*** DATASET EXCERPT ***

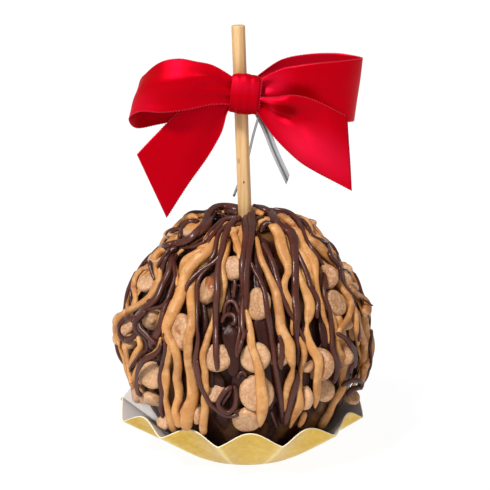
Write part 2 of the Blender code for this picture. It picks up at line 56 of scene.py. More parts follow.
CHIP_RADIUS = 5.2
CHIP_SINK = 1.0
COAT_INSET = 0.5

STICK_RADIUS = 2.4
STICK_BOTTOM_Z = 13.6
STICK_LENGTH = 139.7
STICK_LEAN = math.radians(2.0)
STICK_X_AT_CROWN = -0.3
CROWN_Z = 84.0
HOLE_RADIUS = STICK_RADIUS + 0.35

CUP_FLUTES = 12
CUP_TURN = math.radians(2.0)
CUP_BASE_RADIUS = 21.0
CUP_RIM_RADIUS = 41.9
CUP_RIM_WAVE = 1.1
CUP_RIM_Z = 16.0
CUP_RIM_Z_WAVE = 2.2
CUP_SPREAD = 4.2
CUP_SPREAD_AT = math.radians(-100.0)
CUP_WALL = 0.32
CUP_WALL_CURVE = 1.08
CUP_WALL_INWARDS = 0.28

KNOT_CENTRE = (-0.5, -7.1, 130.4)
KNOT_HALF = (4.7, 3.2, 6.9)
KNOT_TILT = math.radians(6.0)

TIE_WIDTH = 2.8
TIE_RING_RADIUS = 3.05
TIE_RING_Z = 128.0

# ------------------------------------------------------------------ the toppings behind

# Strands down the back: first azimuth, spacing, how many, width, how far each wanders.
PEANUT_BACK = (97.0, 11.9, 15, 3.8, 5.0)
CHOCOLATE_BACK = (102.0, 21.0, 8, 3.0, 9.0)
FLOWS_BACK = (100.0, 14.0, 12, 4.8, 5.0)
THREADS_BACK = (98.0, 20.5, 9, 2.2, 8.0)
BACK_TOPS = (80.0, 66.0, 72.0)
BACK_LATITUDES = (50.0, 32.0, 14.0, -4.0, -22.0)
BACK_FOOT = (-32.0, -26.0)
BACK_TOP_WANDER = 6.0
BACK_LATITUDE_WANDER = 4.0
BACK_WIDTHS = (0.88, 1.12)
BACK_POINTED = 0.4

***

= EXERCISE INSTRUCTIONS =
Please reproduce exactly the lines above, beginning with the first and ending with the line that contains "COAT_INSET = 0.5", and include nothing outside that range.

= WRITTEN RESPONSE =
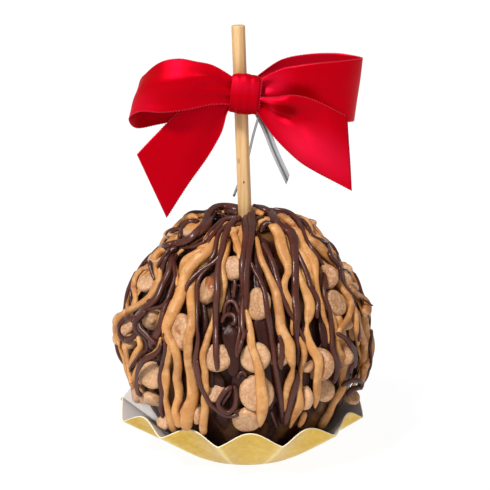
Write part 2 of the Blender code for this picture. It picks up at line 56 of scene.py. More parts follow.
CHIP_RADIUS = 5.2
CHIP_SINK = 1.0
COAT_INSET = 0.5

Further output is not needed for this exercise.